Extract the first line through the line containing "24, relief: 20" from the listing below, exactly as written.

* **Raw data**:
_ _ _ _
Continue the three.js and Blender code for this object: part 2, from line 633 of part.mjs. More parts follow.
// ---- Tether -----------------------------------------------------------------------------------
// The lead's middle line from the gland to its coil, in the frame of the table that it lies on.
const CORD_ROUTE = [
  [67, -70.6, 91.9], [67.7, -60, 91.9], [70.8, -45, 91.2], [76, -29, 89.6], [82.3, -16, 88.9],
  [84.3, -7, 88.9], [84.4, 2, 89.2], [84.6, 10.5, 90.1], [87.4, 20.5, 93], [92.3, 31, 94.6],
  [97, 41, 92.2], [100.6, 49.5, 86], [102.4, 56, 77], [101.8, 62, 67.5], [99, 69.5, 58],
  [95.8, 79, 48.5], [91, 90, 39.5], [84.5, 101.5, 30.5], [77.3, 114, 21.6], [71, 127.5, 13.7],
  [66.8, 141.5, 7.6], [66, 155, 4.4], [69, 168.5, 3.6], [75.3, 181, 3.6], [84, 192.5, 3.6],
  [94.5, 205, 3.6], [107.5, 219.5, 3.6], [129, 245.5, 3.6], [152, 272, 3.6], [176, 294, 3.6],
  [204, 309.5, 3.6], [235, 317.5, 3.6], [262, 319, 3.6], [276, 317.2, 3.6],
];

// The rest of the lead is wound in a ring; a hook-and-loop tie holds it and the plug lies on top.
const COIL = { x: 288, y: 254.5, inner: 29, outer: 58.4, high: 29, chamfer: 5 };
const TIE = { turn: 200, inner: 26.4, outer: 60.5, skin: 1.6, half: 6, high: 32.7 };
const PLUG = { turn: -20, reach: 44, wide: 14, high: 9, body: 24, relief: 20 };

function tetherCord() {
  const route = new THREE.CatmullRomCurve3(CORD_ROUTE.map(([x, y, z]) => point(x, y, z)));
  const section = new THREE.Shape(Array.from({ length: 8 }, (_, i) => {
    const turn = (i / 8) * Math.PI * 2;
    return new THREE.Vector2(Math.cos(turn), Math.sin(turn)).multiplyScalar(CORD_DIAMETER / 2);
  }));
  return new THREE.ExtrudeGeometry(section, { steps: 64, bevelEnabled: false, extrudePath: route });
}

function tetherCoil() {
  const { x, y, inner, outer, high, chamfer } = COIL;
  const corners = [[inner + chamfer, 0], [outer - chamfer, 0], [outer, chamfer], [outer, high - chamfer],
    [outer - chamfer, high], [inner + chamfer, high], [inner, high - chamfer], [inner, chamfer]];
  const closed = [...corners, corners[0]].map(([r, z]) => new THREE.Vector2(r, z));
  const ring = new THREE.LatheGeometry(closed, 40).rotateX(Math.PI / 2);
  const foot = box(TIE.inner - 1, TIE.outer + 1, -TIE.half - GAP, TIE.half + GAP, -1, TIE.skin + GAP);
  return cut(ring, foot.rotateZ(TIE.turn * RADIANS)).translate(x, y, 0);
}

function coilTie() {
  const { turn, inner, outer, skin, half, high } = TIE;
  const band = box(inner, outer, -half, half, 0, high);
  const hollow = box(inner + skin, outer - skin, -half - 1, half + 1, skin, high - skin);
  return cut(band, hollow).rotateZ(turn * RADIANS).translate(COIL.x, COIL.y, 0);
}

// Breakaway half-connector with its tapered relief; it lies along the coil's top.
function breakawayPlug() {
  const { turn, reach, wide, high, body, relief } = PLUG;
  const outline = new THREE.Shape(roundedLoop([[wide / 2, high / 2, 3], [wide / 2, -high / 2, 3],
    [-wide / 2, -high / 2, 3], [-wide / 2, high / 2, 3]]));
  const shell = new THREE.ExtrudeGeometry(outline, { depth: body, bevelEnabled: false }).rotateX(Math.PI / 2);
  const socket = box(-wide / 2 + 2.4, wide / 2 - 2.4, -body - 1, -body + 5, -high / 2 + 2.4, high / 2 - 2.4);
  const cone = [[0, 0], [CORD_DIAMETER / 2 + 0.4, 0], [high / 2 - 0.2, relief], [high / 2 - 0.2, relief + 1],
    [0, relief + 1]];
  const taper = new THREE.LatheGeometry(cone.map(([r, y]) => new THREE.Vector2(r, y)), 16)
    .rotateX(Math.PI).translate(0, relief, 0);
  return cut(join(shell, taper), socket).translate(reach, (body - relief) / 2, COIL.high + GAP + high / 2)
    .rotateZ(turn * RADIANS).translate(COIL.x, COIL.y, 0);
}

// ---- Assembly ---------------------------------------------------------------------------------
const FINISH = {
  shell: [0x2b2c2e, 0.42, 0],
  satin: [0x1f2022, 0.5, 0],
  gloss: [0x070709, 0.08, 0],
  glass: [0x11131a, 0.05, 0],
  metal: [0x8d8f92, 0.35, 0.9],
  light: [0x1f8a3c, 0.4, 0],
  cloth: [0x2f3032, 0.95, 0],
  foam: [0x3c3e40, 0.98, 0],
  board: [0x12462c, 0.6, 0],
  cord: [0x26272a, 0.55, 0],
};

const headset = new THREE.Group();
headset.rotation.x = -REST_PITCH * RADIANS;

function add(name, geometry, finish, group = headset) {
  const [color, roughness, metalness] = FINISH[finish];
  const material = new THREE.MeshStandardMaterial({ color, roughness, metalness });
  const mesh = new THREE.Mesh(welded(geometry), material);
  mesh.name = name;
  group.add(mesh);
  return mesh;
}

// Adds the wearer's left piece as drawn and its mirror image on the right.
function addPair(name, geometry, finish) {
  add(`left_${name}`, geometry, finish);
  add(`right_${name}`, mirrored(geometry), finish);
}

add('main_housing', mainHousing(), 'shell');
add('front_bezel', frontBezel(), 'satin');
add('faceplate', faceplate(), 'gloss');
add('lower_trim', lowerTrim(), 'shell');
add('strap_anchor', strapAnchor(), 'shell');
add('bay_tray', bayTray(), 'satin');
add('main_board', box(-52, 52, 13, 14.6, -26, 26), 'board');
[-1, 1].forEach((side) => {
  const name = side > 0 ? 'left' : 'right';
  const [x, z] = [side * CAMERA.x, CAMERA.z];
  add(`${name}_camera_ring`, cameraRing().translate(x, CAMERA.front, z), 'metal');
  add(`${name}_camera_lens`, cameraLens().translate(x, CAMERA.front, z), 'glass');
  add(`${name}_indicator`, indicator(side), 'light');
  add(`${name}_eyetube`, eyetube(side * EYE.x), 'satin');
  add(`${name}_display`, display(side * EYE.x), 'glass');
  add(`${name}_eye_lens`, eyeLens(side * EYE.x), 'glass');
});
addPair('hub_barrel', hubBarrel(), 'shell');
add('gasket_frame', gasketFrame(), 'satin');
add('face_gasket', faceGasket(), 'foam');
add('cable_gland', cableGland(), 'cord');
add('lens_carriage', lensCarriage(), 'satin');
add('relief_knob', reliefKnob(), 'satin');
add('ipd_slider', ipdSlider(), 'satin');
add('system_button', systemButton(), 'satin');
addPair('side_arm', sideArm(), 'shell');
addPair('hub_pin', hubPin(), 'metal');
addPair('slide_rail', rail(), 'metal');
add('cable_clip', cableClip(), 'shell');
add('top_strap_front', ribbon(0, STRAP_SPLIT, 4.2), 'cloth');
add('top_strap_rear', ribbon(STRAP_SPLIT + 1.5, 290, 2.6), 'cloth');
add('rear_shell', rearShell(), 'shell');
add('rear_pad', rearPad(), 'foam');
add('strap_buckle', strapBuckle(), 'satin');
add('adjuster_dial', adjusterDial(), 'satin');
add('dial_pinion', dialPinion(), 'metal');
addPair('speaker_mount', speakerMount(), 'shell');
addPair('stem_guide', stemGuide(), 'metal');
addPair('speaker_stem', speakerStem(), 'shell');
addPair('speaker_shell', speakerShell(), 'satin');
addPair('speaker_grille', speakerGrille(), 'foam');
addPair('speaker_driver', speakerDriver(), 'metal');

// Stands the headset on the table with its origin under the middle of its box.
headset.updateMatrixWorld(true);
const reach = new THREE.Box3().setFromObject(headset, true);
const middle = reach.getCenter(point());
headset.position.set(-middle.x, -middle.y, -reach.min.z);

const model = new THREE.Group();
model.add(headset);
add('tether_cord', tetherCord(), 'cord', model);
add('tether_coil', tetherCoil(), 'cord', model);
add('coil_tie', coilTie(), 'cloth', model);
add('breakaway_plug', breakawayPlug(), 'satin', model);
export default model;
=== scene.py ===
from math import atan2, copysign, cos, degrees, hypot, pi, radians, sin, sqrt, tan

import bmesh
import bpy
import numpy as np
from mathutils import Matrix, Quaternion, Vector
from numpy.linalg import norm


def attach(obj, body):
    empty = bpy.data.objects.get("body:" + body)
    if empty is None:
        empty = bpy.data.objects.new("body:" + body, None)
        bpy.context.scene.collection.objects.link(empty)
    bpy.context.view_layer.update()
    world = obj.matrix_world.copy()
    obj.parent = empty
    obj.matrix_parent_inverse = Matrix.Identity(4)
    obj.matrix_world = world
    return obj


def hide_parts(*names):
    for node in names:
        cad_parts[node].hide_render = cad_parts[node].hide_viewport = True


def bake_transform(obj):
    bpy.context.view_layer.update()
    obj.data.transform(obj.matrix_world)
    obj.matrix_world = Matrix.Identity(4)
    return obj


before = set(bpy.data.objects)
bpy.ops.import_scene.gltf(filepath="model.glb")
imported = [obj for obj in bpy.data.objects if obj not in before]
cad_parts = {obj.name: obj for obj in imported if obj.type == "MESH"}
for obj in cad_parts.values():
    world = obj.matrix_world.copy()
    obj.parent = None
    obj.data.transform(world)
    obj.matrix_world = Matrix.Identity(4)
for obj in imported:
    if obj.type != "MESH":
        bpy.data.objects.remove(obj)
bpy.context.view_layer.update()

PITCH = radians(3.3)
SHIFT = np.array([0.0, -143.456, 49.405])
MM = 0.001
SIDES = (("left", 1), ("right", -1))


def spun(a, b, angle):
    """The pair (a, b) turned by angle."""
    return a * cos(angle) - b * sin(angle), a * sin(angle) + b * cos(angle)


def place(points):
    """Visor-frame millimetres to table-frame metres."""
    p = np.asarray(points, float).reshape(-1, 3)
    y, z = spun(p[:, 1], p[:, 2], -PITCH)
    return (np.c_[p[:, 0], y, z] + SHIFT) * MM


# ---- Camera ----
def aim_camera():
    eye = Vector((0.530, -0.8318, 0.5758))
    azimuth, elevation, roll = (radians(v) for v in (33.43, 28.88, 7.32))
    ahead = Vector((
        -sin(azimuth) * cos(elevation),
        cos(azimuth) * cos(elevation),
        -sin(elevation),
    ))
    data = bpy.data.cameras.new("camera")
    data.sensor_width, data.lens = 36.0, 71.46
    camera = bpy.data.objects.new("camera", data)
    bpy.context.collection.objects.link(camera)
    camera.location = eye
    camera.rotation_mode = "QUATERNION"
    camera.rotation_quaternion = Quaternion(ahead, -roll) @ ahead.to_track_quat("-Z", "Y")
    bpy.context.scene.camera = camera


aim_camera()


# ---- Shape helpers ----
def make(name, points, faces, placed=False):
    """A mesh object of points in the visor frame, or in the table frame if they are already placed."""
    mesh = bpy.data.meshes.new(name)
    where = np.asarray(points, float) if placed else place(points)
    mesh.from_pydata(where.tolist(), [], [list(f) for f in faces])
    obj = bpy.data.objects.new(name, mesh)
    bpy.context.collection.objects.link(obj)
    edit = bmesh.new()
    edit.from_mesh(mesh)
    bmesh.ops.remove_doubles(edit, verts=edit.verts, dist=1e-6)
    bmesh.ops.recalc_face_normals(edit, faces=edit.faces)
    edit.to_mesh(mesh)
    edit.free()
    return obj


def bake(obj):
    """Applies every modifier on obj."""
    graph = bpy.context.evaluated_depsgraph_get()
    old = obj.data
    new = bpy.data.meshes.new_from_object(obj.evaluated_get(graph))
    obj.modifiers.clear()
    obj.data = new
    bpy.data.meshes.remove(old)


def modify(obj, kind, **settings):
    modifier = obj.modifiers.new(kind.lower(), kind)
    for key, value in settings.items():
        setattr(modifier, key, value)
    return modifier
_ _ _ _
* **Final result**:
Continue the three.js and Blender code for this object: part 2, from line 633 of part.mjs. More parts follow.
// ---- Tether -----------------------------------------------------------------------------------
// The lead's middle line from the gland to its coil, in the frame of the table that it lies on.
const CORD_ROUTE = [
  [67, -70.6, 91.9], [67.7, -60, 91.9], [70.8, -45, 91.2], [76, -29, 89.6], [82.3, -16, 88.9],
  [84.3, -7, 88.9], [84.4, 2, 89.2], [84.6, 10.5, 90.1], [87.4, 20.5, 93], [92.3, 31, 94.6],
  [97, 41, 92.2], [100.6, 49.5, 86], [102.4, 56, 77], [101.8, 62, 67.5], [99, 69.5, 58],
  [95.8, 79, 48.5], [91, 90, 39.5], [84.5, 101.5, 30.5], [77.3, 114, 21.6], [71, 127.5, 13.7],
  [66.8, 141.5, 7.6], [66, 155, 4.4], [69, 168.5, 3.6], [75.3, 181, 3.6], [84, 192.5, 3.6],
  [94.5, 205, 3.6], [107.5, 219.5, 3.6], [129, 245.5, 3.6], [152, 272, 3.6], [176, 294, 3.6],
  [204, 309.5, 3.6], [235, 317.5, 3.6], [262, 319, 3.6], [276, 317.2, 3.6],
];

// The rest of the lead is wound in a ring; a hook-and-loop tie holds it and the plug lies on top.
const COIL = { x: 288, y: 254.5, inner: 29, outer: 58.4, high: 29, chamfer: 5 };
const TIE = { turn: 200, inner: 26.4, outer: 60.5, skin: 1.6, half: 6, high: 32.7 };
const PLUG = { turn: -20, reach: 44, wide: 14, high: 9, body: 24, relief: 20 };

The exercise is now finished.